There “can be no regulatory solution for a broken business model,” he said.
6. Rohit Chopra, CFPB director: Shirt’s top button undone, no tie, taking coat off
Chopra, asked Wednesday by the Financial Times for his thoughts on the proposed acquisition of Discover by Capital One, declined to comment “specifically” on that transaction. But in reference to the combination of two “large issuers ... that compete in a number” of credit card sub-markets, he said, “That’s going to require some very, very close analysis.”
Chopra’s agency, the Consumer Financial Protection Bureau, does not have the power to block the deal. But Chopra blasted at least one argument Capital One made in application documents submitted to the Federal Reserve.
The bank said the credit-card market dominated by Visa and Mastercard “sorely need[s] an injection of competitive rivalry.”
Chopra on Wednesday called that line of thinking an “unpersuasive talking point.”
“I think we always need to assess that claim very skeptically,” he said.

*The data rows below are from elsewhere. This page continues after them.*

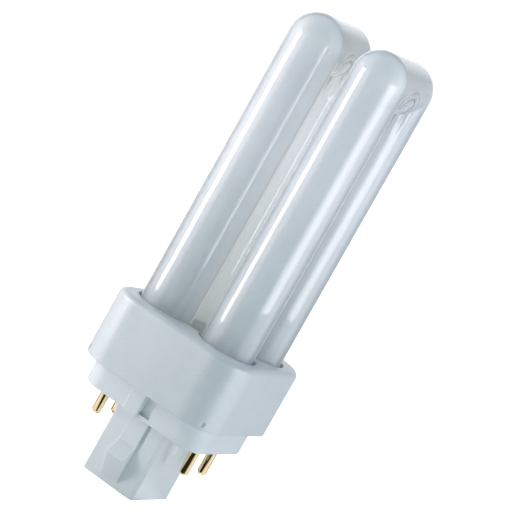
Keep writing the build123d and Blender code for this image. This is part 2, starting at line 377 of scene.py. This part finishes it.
def make_world(room):
    # White background, with the light of pale walls that are dimmer on the camera's side
    world = bpy.data.worlds.new("studio")
    bpy.context.scene.world = world
    world.use_nodes = True
    tree = world.node_tree
    tree.nodes.clear()
    output = tree.nodes.new("ShaderNodeOutputWorld")
    white, gloss = ray_kinds(tree)
    direction = add(tree, "ShaderNodeTexCoord").outputs["Generated"]
    facing = vector_maths(tree, "DOT_PRODUCT", direction, -Vector(CAMERA_FORWARD))
    across = vary(tree, facing, (-1.0, 1.0))
    walls = colour_ramp(tree, across, [(place, colour(rgb)) for place, rgb in WALL_GLOW])
    glow = add(tree, "ShaderNodeBackground")
    tree.links.new(walls, glow.inputs["Color"])
    seen = add_group(tree, room)
    tree.links.new(direction, seen.inputs["Direction"])
    mirrored = add(tree, "ShaderNodeBackground")
    tree.links.new(seen.outputs["Color"], mirrored.inputs["Color"])
    shown = add(tree, "ShaderNodeBackground", {"Color": colour(WHITE)})
    light = mix_shaders(tree, gloss, glow.outputs[0], mirrored.outputs[0])
    background = mix_shaders(tree, white, light, shown.outputs[0])
    tree.links.new(background, output.inputs["Surface"])


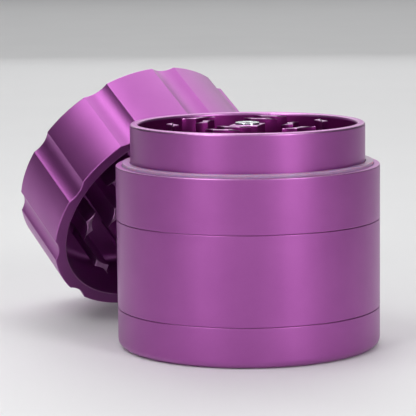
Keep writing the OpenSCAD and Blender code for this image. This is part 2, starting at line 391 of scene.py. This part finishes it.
def ranged(tree, value, low, high, start=0.0, end=1.0):
    """Maps value from start..end to low..high."""
    node = tree.nodes.new("ShaderNodeMapRange")
    node.inputs["From Min"].default_value = start
    node.inputs["From Max"].default_value = end
    node.inputs["To Min"].default_value = low
    node.inputs["To Max"].default_value = high
    tree.links.new(value, node.inputs["Value"])
    return node.outputs["Result"]


def mixed(tree, factor, a, b):
    """Colour a where factor is 0 and b where it is 1; a and b are colours or sockets."""
    node = tree.nodes.new("ShaderNodeMix")
    node.data_type = "RGBA"
    tree.links.new(factor, node.inputs["Factor"])
    for socket, value in ((node.inputs[6], a), (node.inputs[7], b)):
        if isinstance(value, bpy.types.NodeSocket):
            tree.links.new(value, socket)
        else:
            socket.default_value = (*value, 1.0)
    return node.outputs[2]


def maths(tree, operation, a, b):
    """Result of an operation on two numbers or sockets, kept within 0..1."""
    node = tree.nodes.new("ShaderNodeMath")
    node.operation = operation
    node.use_clamp = True
    for socket, value in zip(node.inputs, (a, b)):
        if isinstance(value, bpy.types.NodeSocket):
            tree.links.new(value, socket)
        else:
            socket.default_value = value
    return node.outputs[0]


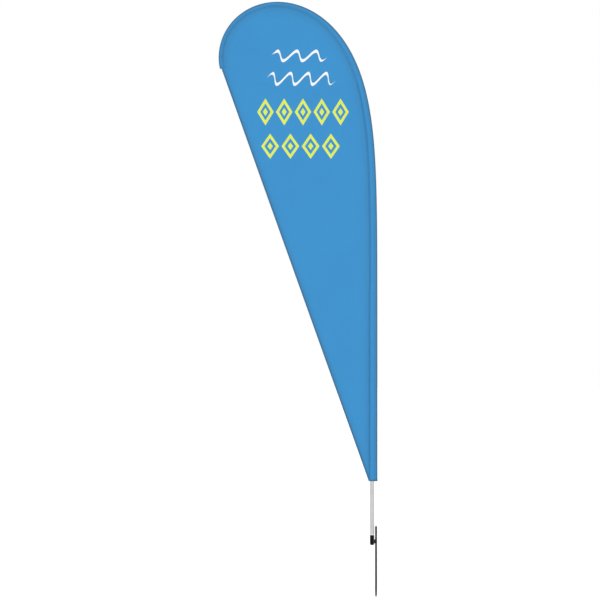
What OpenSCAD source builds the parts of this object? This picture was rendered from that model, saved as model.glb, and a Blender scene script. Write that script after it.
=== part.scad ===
// Teardrop flag on a ground spike. A pole of four push-fit sections is bent into a bow
// by the flag, whose sleeve it runs through. The pole stands on a spindle that turns in
// two ball bearings, so the flag swings with the wind.
// Frame: Z up, the ground at Z = 0, the spike's axis on X = 0 and Y = 0. The flag lies
// in the plane Y = 0, and its pole stands on the -X side of the spike.

/* [Ground spike] */
// Diameter of the spike rod
spike_d = 9.5; // [9.2:0.1:10]
// Depth of the point below the ground
spike_depth = 254; // [200:1:320]
// Height of the struck head above the ground
spike_above = 105; // [90:1:140]
// Length of the ogive point
point_len = 12; // [8:1:16]
// Height of the turned mark that shows how deep the rod is driven
mark_z = 2; // [1:0.5:3]
// Distance from the spike's axis to the pole's axis
pole_offset = 20; // [19.5:0.5:22]

/* [Bearing housing] */
// Outer diameter of the housing
housing_d = 21; // [20.8:0.1:22]
// Height of the housing's domed bottom above the ground
housing_bottom = 8; // [6:0.5:10]
// Height of the dome itself
dome_h = 4.5; // [3:0.5:6]
// Height of the housing's rim above the ground
housing_top = 58.5; // [58.5:0.5:60]
// Height of the link's lower edge above the ground
link_bottom = 17; // [14:1:24]
// Height of the link
link_h = 20; // [16:1:26]
// Width of the link's web
link_w = 8; // [6:0.5:9]
// Thickness of the saddle that hugs the housing
saddle_t = 2; // [1.5:0.25:2.5]
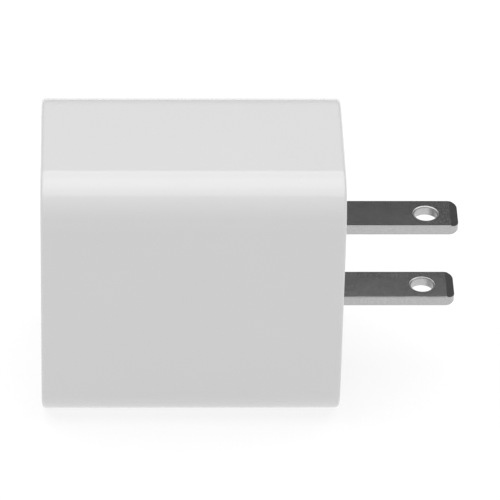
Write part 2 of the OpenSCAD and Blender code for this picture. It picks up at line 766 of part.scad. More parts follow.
// Sheet that follows the cavity's outline on the near side, between two insets
module lining(x0, x1, inset, t)
    intersection() {
        along_x(x0, x1) difference() {
            cavity_outline(inset);
            cavity_outline(inset + t);
        }
        translate([x0 - 1, -body_d, -body_h]) cube([x1 - x0 + 2, body_d + rail_y0 - 0.3, 2 * body_h]);
    }

module insulating_film() color("lightyellow") lining(cav_x0 + 0.3, board_x1, slide_gap, film_t);

module heat_spreader() color("darkorange")
    lining(bay_x0, bay_x1, slide_gap + film_t + tight_gap, spreader_t);

// The pad covers the core's back where the casing's side is flat
module thermal_pad() color("lightpink") {
    pad_z0 = trafo_z - trafo_w / 2;
    translate([trafo_x - core_l / 2, pad_y0 + tight_gap, pad_z0])
        cube([core_l, bay_y0 - pad_y0 - 2 * tight_gap, cav_h / 2 - cav_r - pad_z0]);
}

// ---------- what is drawn ----------

casing();
end_plate();
blade_carrier();
blade_upper();
blade_lower();
fork_upper();
fork_lower();
main_board();
port_board();
usb_shell();
usb_tongue();
usb_contacts();
transformer_core_lower();
transformer_core_upper();
transformer_bobbin();
transformer_coil();
transformer_tape();
for (i = [0, 1]) {
    input_capacitor_can(i);
    input_capacitor_sleeve(i);
    output_capacitor(2 * i - 1);
}
choke_core();
choke_winding(-1);  // choke_winding_left
choke_winding(1);  // choke_winding_right
choke_base();
fuse();
y_capacitor();
optocoupler();
bridge_rectifier();
power_switch();
sync_rectifier();
charge_controller();
chip_parts();
component_leads();
solder_joints();
insulating_film();
heat_spreader();
thermal_pad();
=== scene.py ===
# %% [markdown]
# # A small wall charger
#
# The charger is a white moulded box, 43 mm long, with two flat blades at one end and a USB-C
# port at the other. Its sizes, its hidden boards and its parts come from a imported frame, in
# metres, with the origin in the middle of the wall face and +X out along the blades. This
# notebook gives the frame its looks: the casing, the end plate, the blades and the port are
# built again as finely rounded meshes, and every other part gets a finish or finer detail.
#
# HAIR is the smallest gap left between two pieces, and points nearer than SAME_POINT become one.

# %% Load the frame
import json
import math

import bmesh
import bpy
from mathutils import Matrix, Vector


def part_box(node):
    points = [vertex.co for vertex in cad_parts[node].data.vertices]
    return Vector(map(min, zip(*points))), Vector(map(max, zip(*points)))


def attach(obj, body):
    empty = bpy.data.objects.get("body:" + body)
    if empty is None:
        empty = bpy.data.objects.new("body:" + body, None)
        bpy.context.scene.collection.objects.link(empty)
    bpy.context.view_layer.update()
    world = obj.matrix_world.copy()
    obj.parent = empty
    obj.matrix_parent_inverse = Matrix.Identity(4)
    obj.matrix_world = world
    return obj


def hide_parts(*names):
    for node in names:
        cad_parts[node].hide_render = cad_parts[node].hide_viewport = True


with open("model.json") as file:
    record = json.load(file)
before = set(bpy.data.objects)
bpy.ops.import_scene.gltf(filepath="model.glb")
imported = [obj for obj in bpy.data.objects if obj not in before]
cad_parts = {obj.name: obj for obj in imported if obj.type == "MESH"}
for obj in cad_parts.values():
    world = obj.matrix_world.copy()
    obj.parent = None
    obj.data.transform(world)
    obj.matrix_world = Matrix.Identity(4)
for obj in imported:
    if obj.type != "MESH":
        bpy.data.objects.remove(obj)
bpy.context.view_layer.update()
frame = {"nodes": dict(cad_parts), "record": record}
MM = 0.001
HAIR = 0.03 * MM
SAME_POINT = 1e-7
slot_of = {part["node"]: part["material_slot"] for part in frame["record"]["subparts"]}

# %% [markdown]
# ## Shader maths as plain expressions
#
# A finish is a small network of nodes. Adding each Math node by hand hides the idea, so one
# class wraps an output socket and turns arithmetic into Math nodes, and one method adds any
# other node: its settings are set first, then its sockets are filled or linked.


# %% Wires and nodes
class Wire:
    """An output socket. Arithmetic on it adds Math nodes to its own tree."""

    def __init__(self, nodes, socket):
        self.nodes = nodes
        self.socket = socket

    def maths(self, operation, *others):
        sockets = dict(enumerate((self, *others)))
        return self.nodes.add("ShaderNodeMath", {"operation": operation}, sockets)

    def __add__(self, other):
        return self.maths("ADD", other)

    def __sub__(self, other):
        return self.maths("SUBTRACT", other)

    def __mul__(self, other):
        return self.maths("MULTIPLY", other)

    def __rsub__(self, other):
        return self.maths("MULTIPLY_ADD", -1.0, other)

    __radd__ = __add__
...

7. Glenn Hegar, comptroller, state of Texas: No coat, no tie, shirt’s top button undone
"I know that everybody wants me to address [the question], ‘Where is Texas going with all these lists?’” Hegar said last week at a public finance conference in Austin, according to Bloomberg. “I’ve got other stuff to do, people.”
While assuring attendees last week that he wants banks to “engage in” and “be involved in Texas,” the state’s list of financial institutions restricted from state contracts over policies Hegar perceives to “boycott” fossil fuels continues to grow.